Exercise
How many lines hold the string "manifold"? Give only the number.

Listing
· · · · ·

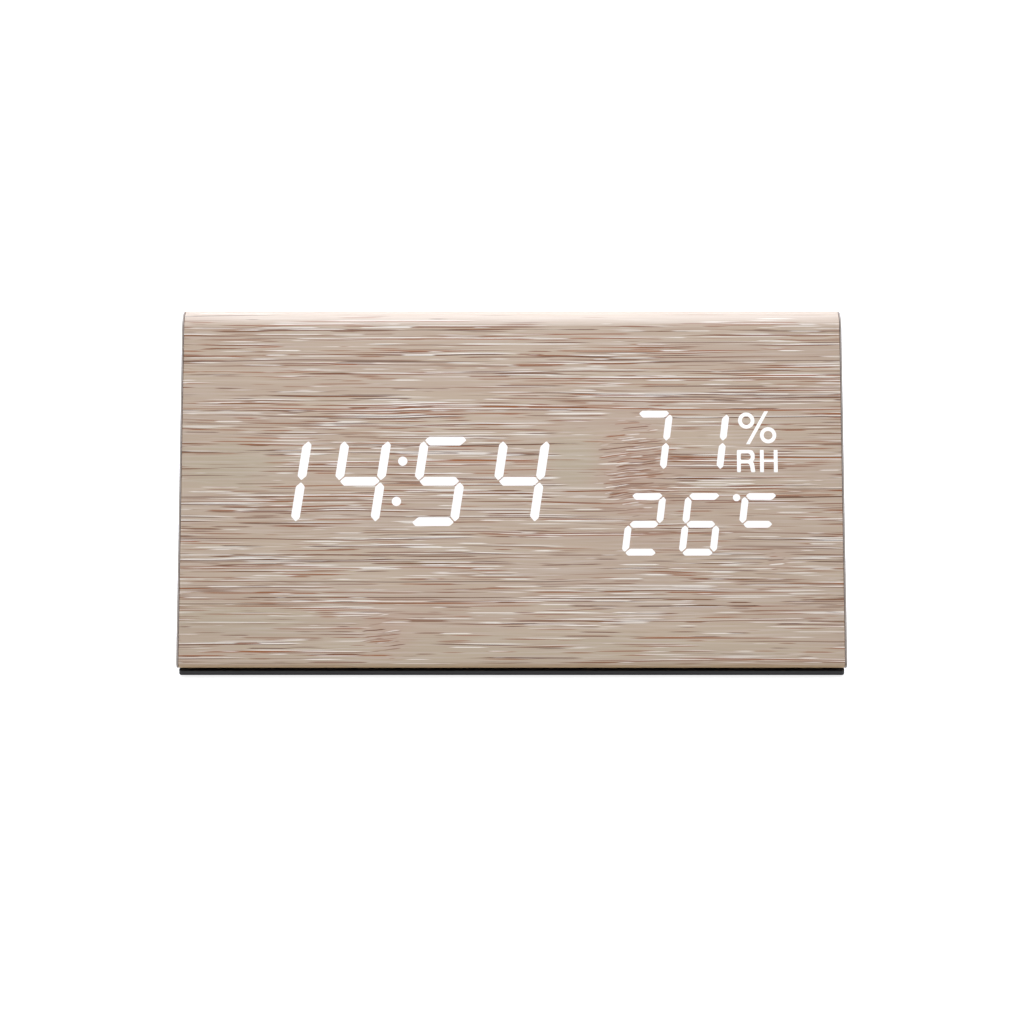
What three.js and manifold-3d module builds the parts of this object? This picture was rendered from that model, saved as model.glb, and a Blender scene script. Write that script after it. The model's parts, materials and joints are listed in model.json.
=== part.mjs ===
// Wooden digital alarm clock: a triangular veneered casing with a segment display behind its sloping face.
// Millimetres. +Z is up, the display faces -Y, and the origin lies under the middle of the clock.

import * as THREE from 'three';
import { mergeVertices } from 'three/addons/utils/BufferGeometryUtils.js';
import Module from 'manifold-3d';

const wasm = await Module();
wasm.setup();

// Casing outline
const clockWidth = 150;
const clockDepth = 75;
const clockHeight = 75;
const apexRadius = 4.6;
const cornerRadius = 1.5;

// Fits shared by the pieces
const fitGap = 0.3;
const seamGap = 0.1;
const solderGap = 0.3;
const overrun = 1;

// Veneer and boards
const wrapThickness = 0.6;
const wrapReturn = 5;
const endVeneerThickness = 0.4;
const boardThickness = 3;

// Feet and the base, whose edge is the dark line under the wood
const footHeight = 0.8;
const footDiameter = 9;
const footSetInAcross = 26;
const footSetInDeep = 10;
const flangeThickness = 1;
const flangeInset = 0.4;
const flangeCorner = 1;
const shadowGroove = 0.45;
const grooveDepth = 2;
const locatingRibHeight = 3;
const locatingRibThickness = 1.6;

// Glued corner blocks and the screws that hold the base to them
const blockLength = 12;
const blockDepth = 11;
const blockHeight = 7;
const blockScrewSetIn = 4.5;
const baseScrewDiameter = 2.9;
const baseScrewLength = 7.5;
const baseScrewHeadDiameter = 5.4;
const baseScrewHeadHeight = 1.4;
const screwClearance = 0.15;

// Sound and air slots in the floor of the base
const floorSlotCount = 5;
const floorSlotWidth = 1.6;
const floorSlotLength = 14;
const floorSlotPitch = 3.4;
const floorSlotPlace = 46;

// Battery cells, three side by side, ends left and right
const cellDiameter = 10.5;
const cellLength = 44.5;
const cellNubDiameter = 3.8;
const cellNubHeight = 1;
const cellEdge = 0.5;
const cellCount = 3;
const cellSpacing = 0.5;
const cellPlay = 0.3;
const contactSpace = 4;
const bayWall = 1.5;
const bayLedge = 1;

// Battery door
const doorRecess = 0.2;
const doorThickness = 1.2;
const doorCorner = 0.8;
const doorTabWidth = 8;
const doorTabReach = 2;
const doorTabThickness = 1.1;
const doorTabRoot = 1.2;
const doorTabPlace = 16;
const doorLipThickness = 0.7;
const doorTabSwing = 3.4;
const doorRibWidth = 1;
const doorRibHeight = 1.6;
const doorLatchWidth = 7;
const doorLatchThickness = 0.8;
const doorLatchHeight = 1.7;
const doorLatchSetIn = 1.2;
const doorGripCount = 4;
const doorGripWidth = 0.7;
const doorGripLength = 12;
const doorGripPitch = 1.6;
const doorGripDepth = 0.35;
const fingerRecessWidth = 14;
const fingerRecessReach = 5;
const fingerRecessDepth = 1.1;

// Battery contacts, sprung at each negative end
const contactThickness = 0.4;
const contactWidth = 8;
const contactHeight = 8.4;
const contactDomeDiameter = 4.6;
const contactTabWidth = 2.6;
const contactTabRise = 2.4;
const springWire = 0.6;
const springRootDiameter = 7.2;
const springTipDiameter = 4.4;
const springTurns = 2.5;
const springStepsPerTurn = 8;
const springSides = 5;

// Display stack behind the face, from the front: frame, light guide, circuit board
const frameDepth = 4.5;
const frameMargin = 1.5;
const frameFlangeReach = 3;
const frameFlangeThickness = 1.2;
const frameBossDiameter = 4.6;
const frameBossSetIn = 3;
const guideSheetThickness = 0.8;
const guideSheetMargin = 0.8;
const unlitRecess = 0.3;
const markRecessDepth = 0.8;
const wellClearance = 0.15;
const chipLength = 1.8;
const chipWidth = 1;
const chipHeight = 0.8;
const circuitThickness = 1.6;

// Time digits: the place is the middle of the last digit's cross bar, across and up the face.
// What lies across the face is a share of the clock's width, so that the display fits any width
const timeDigitHeight = 18.3;
const timeBarWidth = 2;
const timePitchShare = 0.1195;
const timeDigitWidthShare = 0.524;
const timePlaceShare = 0.0107;
const timePlaceUp = 40.5;
const timeLeanShare = 0.15;
const colonDiameter = 2.1;

// Small digits: humidity above, temperature below, each placed by its first digit's cross bar
const smallDigitHeight = 12.6;
const smallBarWidth = 1.55;
const smallPitchShare = 0.0853;
const smallDigitWidthShare = 0.543;
const smallLeanShare = 0.133;
const smallRowGap = 6.18;
const smallRowsDrop = 0.36;
const humidityPlaceShare = 0.2093;
const temperaturePlaceShare = 0.1981;

// Gap at the mitres of neighbouring bars, and how far a corner tip stands off the bar's middle line
const barMitreGap = 0.62;
const cornerTipShare = 0.2;

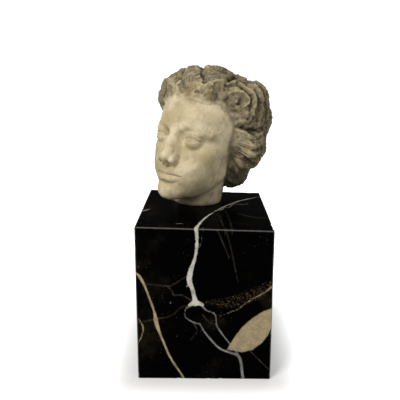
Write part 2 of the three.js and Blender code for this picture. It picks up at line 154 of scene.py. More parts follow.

· · · · ·

Output of the exercise
2